(Some records)
--- Begin ---
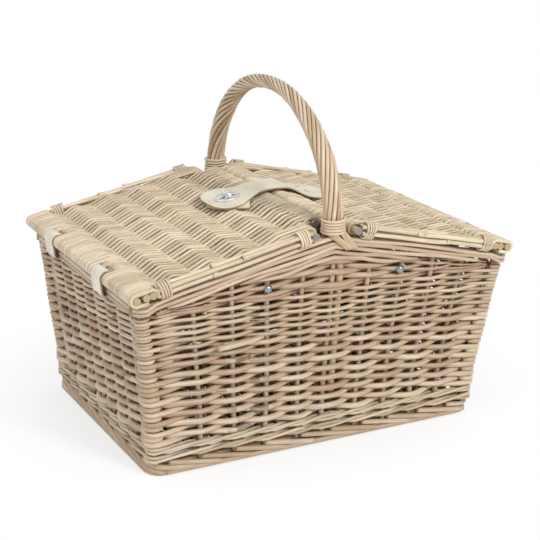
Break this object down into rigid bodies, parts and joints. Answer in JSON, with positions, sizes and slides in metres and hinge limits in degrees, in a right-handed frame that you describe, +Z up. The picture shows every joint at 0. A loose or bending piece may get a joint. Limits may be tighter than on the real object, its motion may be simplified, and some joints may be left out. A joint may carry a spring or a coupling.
{
  "type": "picnic hamper",
  "caption": "Woven willow picnic hamper with a pitched pair of hinged lids, a fixed bow handle and a leather strap that a turn button holds shut.",
  "frame": {"origin": "on the ground under the middle of the basket", "axes": "+X along the hamper towards the lid that carries the strap's rivets, +Y from the front wall with the studs towards the back, +Z up"},
  "size_m": [0.473, 0.3204, 0.3919],
  "materials": {
    "basket_willow": "buff willow rods, peeled and satin, woven round stakes",
    "handle_willow": "buff willow strands twisted round a core, satin",
    "lid_willow": "white willow rods, peeled and satin, woven over sticks",
    "lid_sticks": "peeled willow sticks with sawn ends",
    "hinge_leather": "cream leather, matt",
    "strap_leather": "cream leather, matt with a darker cut edge",
    "nickel": "bright nickel plate"
  },
  "bodies": {
    "basket": {"foot_border": "basket_willow", "floor_panel": "basket_willow", "front_wall": "basket_willow", "back_wall": "basket_willow", "left_wall": "basket_willow", "right_wall": "basket_willow", "front_left_post": "basket_willow", "front_right_post": "basket_willow", "back_left_post": "basket_willow", "back_right_post": "basket_willow", "front_border": "basket_willow", "back_border": "basket_willow", "left_border": "basket_willow", "right_border": "basket_willow", "front_left_stud": "nickel", "front_right_stud": "nickel", "handle_bow": "handle_willow", "front_whipping": "handle_willow", "back_whipping": "handle_willow", "left_front_hinge_loop": "hinge_leather", "left_back_hinge_loop": "hinge_leather", "right_front_hinge_loop": "hinge_leather", "right_back_hinge_loop": "hinge_leather"},
    "left_lid": {"left_lid_weave": "lid_willow", "left_lid_hinge_stick": "lid_sticks", "left_lid_end_sticks": "lid_sticks", "left_lid_rib_1": "lid_sticks", "left_lid_rib_2": "lid_sticks", "left_lid_rib_3": "lid_sticks", "left_lid_rib_4": "lid_sticks", "left_lid_rail_stick": "lid_sticks", "left_lid_ridge_sticks": "lid_sticks", "left_lid_front_rail": "lid_willow", "left_lid_back_rail": "lid_willow", "left_lid_front_outer_binding": "lid_willow", "left_lid_front_inner_binding": "lid_willow", "left_lid_back_outer_binding": "lid_willow", "left_lid_back_inner_binding": "lid_willow", "catch_patch": "strap_leather", "catch_post": "nickel"},
    "right_lid": {"right_lid_weave": "lid_willow", "right_lid_hinge_stick": "lid_sticks", "right_lid_end_sticks": "lid_sticks", "right_lid_rib_1": "lid_sticks", "right_lid_rib_2": "lid_sticks", "right_lid_rib_3": "lid_sticks", "right_lid_rib_4": "lid_sticks", "right_lid_rail_stick": "lid_sticks", "right_lid_ridge_sticks": "lid_sticks", "right_lid_front_rail": "lid_willow", "right_lid_back_rail": "lid_willow", "right_lid_front_outer_binding": "lid_willow", "right_lid_front_inner_binding": "lid_willow", "right_lid_back_outer_binding": "lid_willow", "right_lid_back_inner_binding": "lid_willow", "strap_rivet_1": "nickel", "strap_rivet_2": "nickel"},
    "strap": {"clasp_strap": "strap_leather", "eyelet_plate": "nickel"},
    "button": {"turn_button": "nickel"}
  },
  "joints": [
    {"name": "left_lid_hinge", "type": "hinge", "parent": "basket", "child": "left_lid", "pos_m": [-0.23, 0, 0.2068], "axis": [0, -1, 0], "range_deg": [0, 180]},
    {"name": "right_lid_hinge", "type": "hinge", "parent": "basket", "child": "right_lid", "pos_m": [0.23, 0, 0.2068], "axis": [0, 1, 0], "range_deg": [0, 180]},
    {"name": "strap_lift", "type": "hinge", "parent": "right_lid", "child": "strap", "pos_m": [0.042, 0.01, 0.2531], "axis": [0, 1, 0], "range_deg": [0, 75], "deforming": ["clasp_strap"]},
    {"name": "catch_turn", "type": "hinge", "parent": "left_lid", "child": "button", "pos_m": [-0.051, 0, 0.2509], "axis": [-0.2043, 0, 0.9789], "range_deg": [0, 90]}
  ]
}
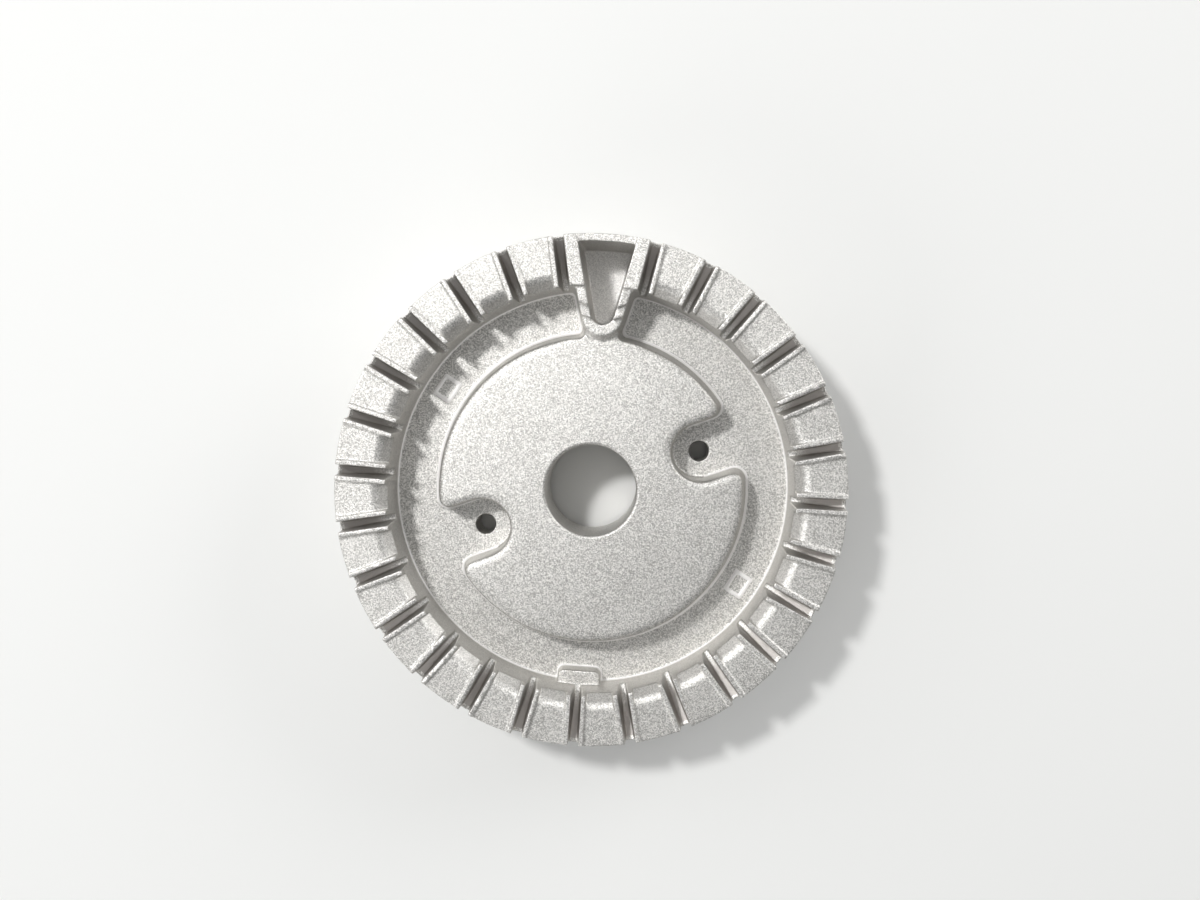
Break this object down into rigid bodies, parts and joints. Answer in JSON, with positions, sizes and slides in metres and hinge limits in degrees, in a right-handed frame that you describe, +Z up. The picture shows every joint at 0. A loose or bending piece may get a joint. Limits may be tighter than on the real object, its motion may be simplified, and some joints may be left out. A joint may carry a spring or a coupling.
{
  "type": "sealed gas burner head",
  "caption": "Round die-cast gas burner head with a slotted rim, a ring-shaped gas chamber, a raised middle with a throat bore and screw notches, and a spark pocket.",
  "frame": {"origin": "centre of the throat bore at the foot of the skirt, which is also the middle of the footprint", "axes": "+Z up out of the cooktop, +Y through the spark pocket, +X to the right when seen from above with the pocket at the top"},
  "size_m": [0.088, 0.088, 0.02],
  "materials": {
    "cast_aluminium": "satin, shot-blasted casting"
  },
  "bodies": {
    "root": {"burner_head": "cast_aluminium"}
  },
  "joints": []
}
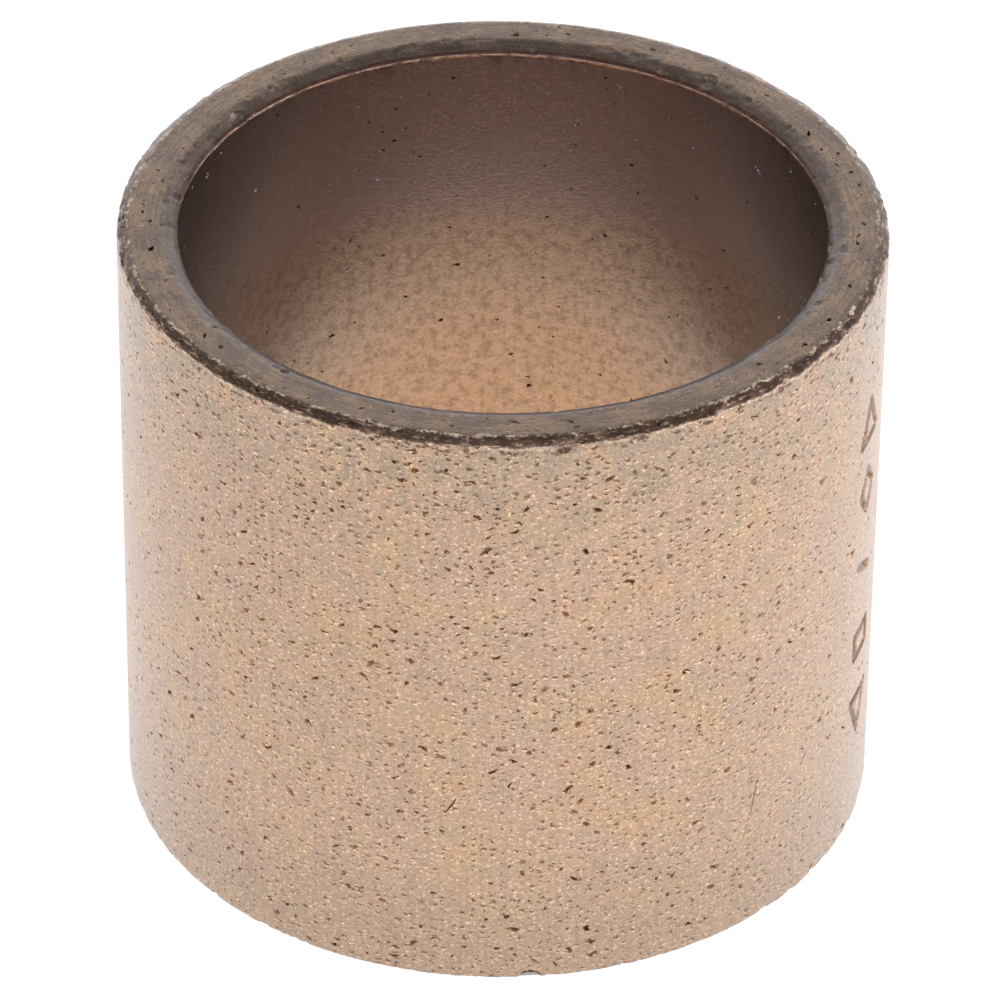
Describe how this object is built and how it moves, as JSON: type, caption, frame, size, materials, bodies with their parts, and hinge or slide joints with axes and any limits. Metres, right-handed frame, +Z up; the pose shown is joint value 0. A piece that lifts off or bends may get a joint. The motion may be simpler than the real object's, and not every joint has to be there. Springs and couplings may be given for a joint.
{
  "type": "sleeve bush",
  "caption": "Plain sleeve bush of porous oil-filled bronze that a shaft turns in, pressed into a round housing bore.",
  "frame": {"origin": "centre of the lower end face, on the bore axis", "axes": "+Z up along the bore axis, from the lower end face to the upper one; the ring is round, so X and Y are free"},
  "size_m": [0.019, 0.019, 0.0164],
  "materials": {
    "sintered_bronze": "porous sintered bronze, sized in a die and soaked in oil, satin with fine open pores"
  },
  "bodies": {
    "root": {"sleeve": "sintered_bronze"}
  },
  "joints": []
}
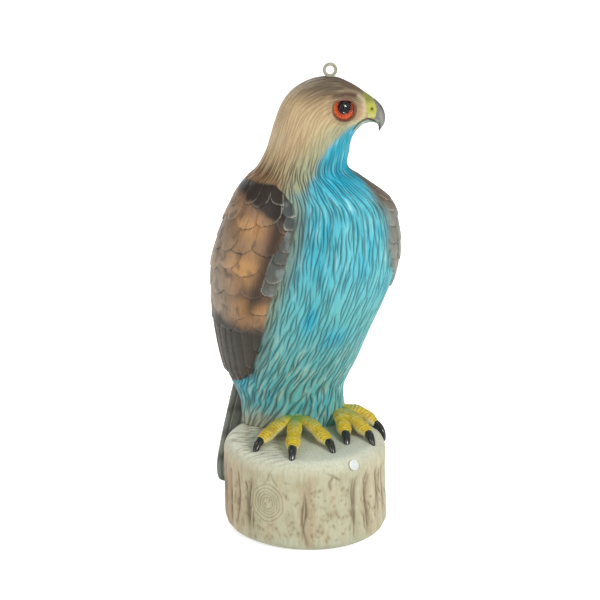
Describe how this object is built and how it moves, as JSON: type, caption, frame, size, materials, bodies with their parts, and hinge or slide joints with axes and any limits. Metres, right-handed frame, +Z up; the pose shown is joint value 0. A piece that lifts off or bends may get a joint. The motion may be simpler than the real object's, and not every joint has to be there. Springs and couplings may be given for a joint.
{
  "type": "hawk decoy",
  "caption": "Hollow painted hawk decoy perched on a log stump, with a hanging ring on its crown, set-in eyes and push-in stoppers in the stump.",
  "frame": {"origin": "middle of the whole decoy's bounding box, at the underside of the stump", "axes": "+Z up along the decoy's height, +Y from the painted front to the back, +X to the side that the beak points to"},
  "size_m": [0.1694, 0.1476, 0.4202],
  "materials": {
    "front_paint": "air-brushed satin paint: tan head, turquoise breast, brown wings",
    "rear_paint": "air-brushed satin paint: brown-grey back, wings and tail",
    "bare_plastic": "unpainted moulded plastic",
    "stump_paint": "matte stone-beige paint with brown wash in the bark",
    "white_plastic": "smooth moulded white",
    "foot_paint": "satin yellow paint with orange mottling",
    "claw_paint": "gloss black",
    "eye_black": "black moulded",
    "iris": "printed orange-red iris with a black pupil",
    "clear": "clear moulded dome"
  },
  "bodies": {
    "decoy": {"front_shell": "front_paint", "rear_shell": "rear_paint", "hanging_ring": "bare_plastic", "stump_shell": "stump_paint", "base_cover": "stump_paint", "right_foot": "foot_paint", "left_foot": "foot_paint", "right_claw_inner": "claw_paint", "right_claw_middle": "claw_paint", "right_claw_outer": "claw_paint", "left_claw_inner": "claw_paint", "left_claw_middle": "claw_paint", "left_claw_outer": "claw_paint", "right_eye_cup": "eye_black", "right_eye_iris": "iris", "right_eye_dome": "clear", "left_eye_cup": "eye_black", "left_eye_iris": "iris", "left_eye_dome": "clear"},
    "filler_plug": {"filler_plug": "white_plastic"},
    "vent_plug": {"vent_plug": "white_plastic"}
  },
  "joints": [
    {"name": "filler_plug_pull", "type": "slide", "parent": "decoy", "child": "filler_plug", "axis": [0, 0, -1], "range_m": [0, 0.016]},
    {"name": "vent_plug_pull", "type": "slide", "parent": "decoy", "child": "vent_plug", "axis": [0.4831, -0.7188, 0.5], "range_m": [0, 0.012]}
  ]
}
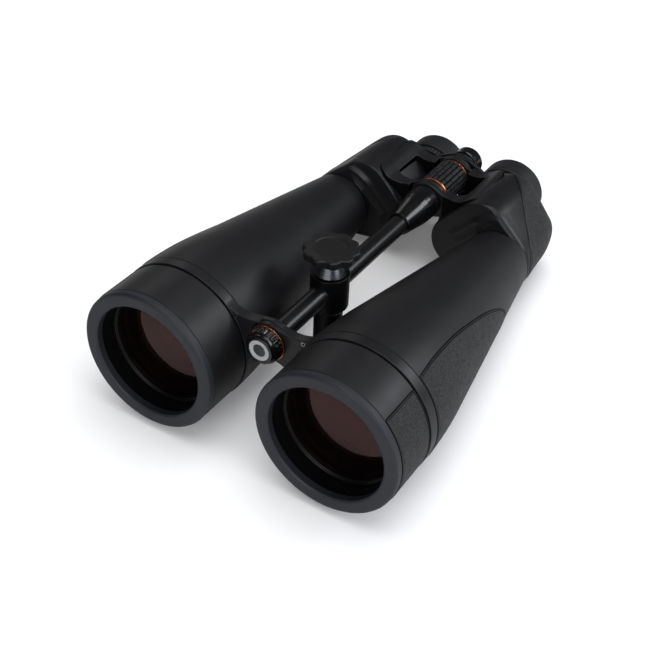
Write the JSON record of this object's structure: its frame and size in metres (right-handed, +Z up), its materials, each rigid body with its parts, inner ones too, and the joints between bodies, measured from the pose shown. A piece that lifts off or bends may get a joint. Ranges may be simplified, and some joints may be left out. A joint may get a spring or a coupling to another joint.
{
  "type": "astronomy binoculars",
  "caption": "Giant astronomy binoculars with tapered barrels, deep hoods, a centre-rod hinge, a focus wheel and a sliding tripod post under a lobed clamp knob.",
  "frame": {"origin": "middle of the footprint at rest, on the table surface", "axes": "+X towards the left barrel as the user looks through it, +Y from the objectives to the eyepieces along the table, +Z up"},
  "size_m": [0.2446, 0.3542, 0.1091],
  "materials": {
    "rubber_smooth": "satin",
    "rubber_stippled": "matte",
    "rim_rubber": "matte",
    "eyecup_rubber": "matte",
    "grip_rubber": "matte",
    "black_paint": "satin",
    "gloss_black": "gloss",
    "flat_black": "matte",
    "polished_steel": "polished",
    "screw_steel": "satin",
    "orange_ring": "satin",
    "badge_white": "gloss",
    "knob_plastic": "satin",
    "shoe_nylon": "matte",
    "thread_brass": "satin",
    "coated_glass": "gloss",
    "clear_glass": "gloss"
  },
  "bodies": {
    "spine": {"hinge_rod": "gloss_black", "hinge_axle": "polished_steel", "rod_sleeve": "gloss_black"},
    "tension_knob": {"tension_knob": "gloss_black", "tension_badge": "badge_white", "tension_ring": "orange_ring"},
    "left_half": {"left_hood_rim": "rim_rubber", "left_hood": "rubber_smooth", "left_lens_cell": "flat_black", "left_retaining_ring": "flat_black", "left_crown_lens": "coated_glass", "left_flint_lens": "clear_glass", "left_barrel_tube": "flat_black", "left_barrel_armour": "rubber_smooth", "left_front_bridge": "black_paint", "left_bridge_screws": "screw_steel", "left_prism_housing": "black_paint", "left_housing_armour": "rubber_stippled", "left_rear_cover": "black_paint", "left_front_prism": "clear_glass", "left_rear_prism": "clear_glass", "left_rear_bridge": "black_paint"},
    "right_half": {"right_hood_rim": "rim_rubber", "right_hood": "rubber_smooth", "right_lens_cell": "flat_black", "right_retaining_ring": "flat_black", "right_crown_lens": "coated_glass", "right_flint_lens": "clear_glass", "right_barrel_tube": "flat_black", "right_barrel_armour": "rubber_smooth", "right_front_bridge": "black_paint", "right_bridge_screws": "screw_steel", "right_prism_housing": "black_paint", "right_housing_armour": "rubber_stippled", "right_rear_cover": "black_paint", "right_front_prism": "clear_glass", "right_rear_prism": "clear_glass", "right_rear_bridge": "black_paint"},
    "focus_wheel": {"focus_core": "black_paint", "focus_grip": "grip_rubber", "focus_rings": "orange_ring"},
    "focus_slide": {"focus_stem": "screw_steel", "rear_cap": "gloss_black"},
    "left_eyepiece": {"left_eyepiece_arm": "black_paint", "left_ocular": "flat_black", "left_field_lens": "clear_glass", "left_eye_lens": "coated_glass"},
    "right_eyepiece": {"right_eyepiece_arm": "black_paint"},
    "diopter_ring": {"diopter_ring": "grip_rubber"},
    "right_ocular": {"right_ocular": "flat_black", "right_field_lens": "clear_glass", "right_eye_lens": "coated_glass"},
    "left_cup_carrier": {"left_eyecup_sleeve": "flat_black"},
    "right_cup_carrier": {"right_eyecup_sleeve": "flat_black"},
    "left_eyecup": {"left_eyecup": "eyecup_rubber"},
    "right_eyecup": {"right_eyecup": "eyecup_rubber"},
    "tripod_post": {"tripod_post": "black_paint", "thread_insert": "thread_brass"},
    "clamp_knob": {"clamp_knob": "knob_plastic"},
    "clamp_shoe": {"clamp_shoe": "shoe_nylon"}
  },
  "joints": [
    {"name": "ipd_left", "type": "hinge", "parent": "spine", "child": "left_half", "pos_m": [0, -0.02149, 0.06659], "axis": [0, 0.996, -0.0897], "range_deg": [-7, 14]},
    {"name": "ipd_right", "type": "hinge", "parent": "spine", "child": "right_half", "pos_m": [0, -0.02149, 0.06659], "axis": [0, 0.996, -0.0897], "range_deg": [-14, 7]},
    {"name": "tension_turn", "type": "hinge", "parent": "spine", "child": "tension_knob", "pos_m": [0, -0.02149, 0.06659], "axis": [0, 0.996, -0.0897], "range_deg": [-90, 90]},
    {"name": "focus_turn", "type": "hinge", "parent": "spine", "child": "focus_wheel", "pos_m": [0, -0.02149, 0.06659], "axis": [0, 0.996, -0.0897], "range_deg": [-270.5, 270.5]},
    {"name": "focus_slide", "type": "slide", "parent": "spine", "child": "focus_slide", "axis": [0, 0.996, -0.0897], "range_m": [-0.004, 0.004]},
    {"name": "left_focus_slide", "type": "slide", "parent": "left_half", "child": "left_eyepiece", "axis": [0, 0.996, -0.0897], "range_m": [-0.00401, 0.00401]},
    {"name": "right_focus_slide", "type": "slide", "parent": "right_half", "child": "right_eyepiece", "axis": [0, 0.996, -0.0897], "range_m": [-0.00401, 0.00401]},
    {"name": "diopter_turn", "type": "hinge", "parent": "right_ocular", "child": "diopter_ring", "pos_m": [-0.0343, 0.15572, 0.02753], "axis": [0, 0.996, -0.0897], "range_deg": [-60, 60]},
    {"name": "diopter_slide", "type": "slide", "parent": "right_eyepiece", "child": "right_ocular", "axis": [0, 0.996, -0.0897], "range_m": [-0.00251, 0.00251]},
    {"name": "left_cup_slide", "type": "slide", "parent": "left_eyepiece", "child": "left_cup_carrier", "axis": [0, 0.996, -0.0897], "range_m": [-0.00001, 0.00801]},
    {"name": "left_cup_twist", "type": "hinge", "parent": "left_cup_carrier", "child": "left_eyecup", "pos_m": [0.0343, 0.15572, 0.02753], "axis": [0, 0.996, -0.0897], "range_deg": [0, 120]},
    {"name": "right_cup_slide", "type": "slide", "parent": "right_ocular", "child": "right_cup_carrier", "axis": [0, 0.996, -0.0897], "range_m": [-0.00001, 0.00801]},
    {"name": "right_cup_twist", "type": "hinge", "parent": "right_cup_carrier", "child": "right_eyecup", "pos_m": [-0.0343, 0.15572, 0.02753], "axis": [0, 0.996, -0.0897], "range_deg": [0, 120]},
    {"name": "post_slide", "type": "slide", "parent": "spine", "child": "tripod_post", "axis": [0, 0.996, -0.0897], "range_m": [-0.05, 0.08]},
    {"name": "clamp_lift", "type": "slide", "parent": "tripod_post", "child": "clamp_shoe", "axis": [0, 0.0897, 0.996], "range_m": [-0.00001, 0.00095]},
    {"name": "clamp_turn", "type": "hinge", "parent": "clamp_shoe", "child": "clamp_knob", "pos_m": [0, -0.05737, 0.04723], "axis": [0, 0.0897, 0.996], "range_deg": [0, 270]}
  ],
  "couplings": [
    {"joint": "ipd_right", "follows": "ipd_left", "ratio": -1},
    {"joint": "focus_turn", "follows": "focus_slide", "rad_per_m": 1178.1},
    {"joint": "left_focus_slide", "follows": "focus_slide", "ratio": 1},
    {"joint": "right_focus_slide", "follows": "focus_slide", "ratio": 1},
    {"joint": "diopter_slide", "follows": "diopter_turn", "m_per_rad": 0.0023873},
    {"joint": "left_cup_slide", "follows": "left_cup_twist", "m_per_rad": 0.0038197},
    {"joint": "right_cup_slide", "follows": "right_cup_twist", "m_per_rad": 0.0038197},
    {"joint": "clamp_lift", "follows": "clamp_turn", "m_per_rad": 0.00019947}
  ]
}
--- End ---
**Your goal:** Your answer should be one number: how many lines in the material above contain the string "axes".

**Worked answer:** 7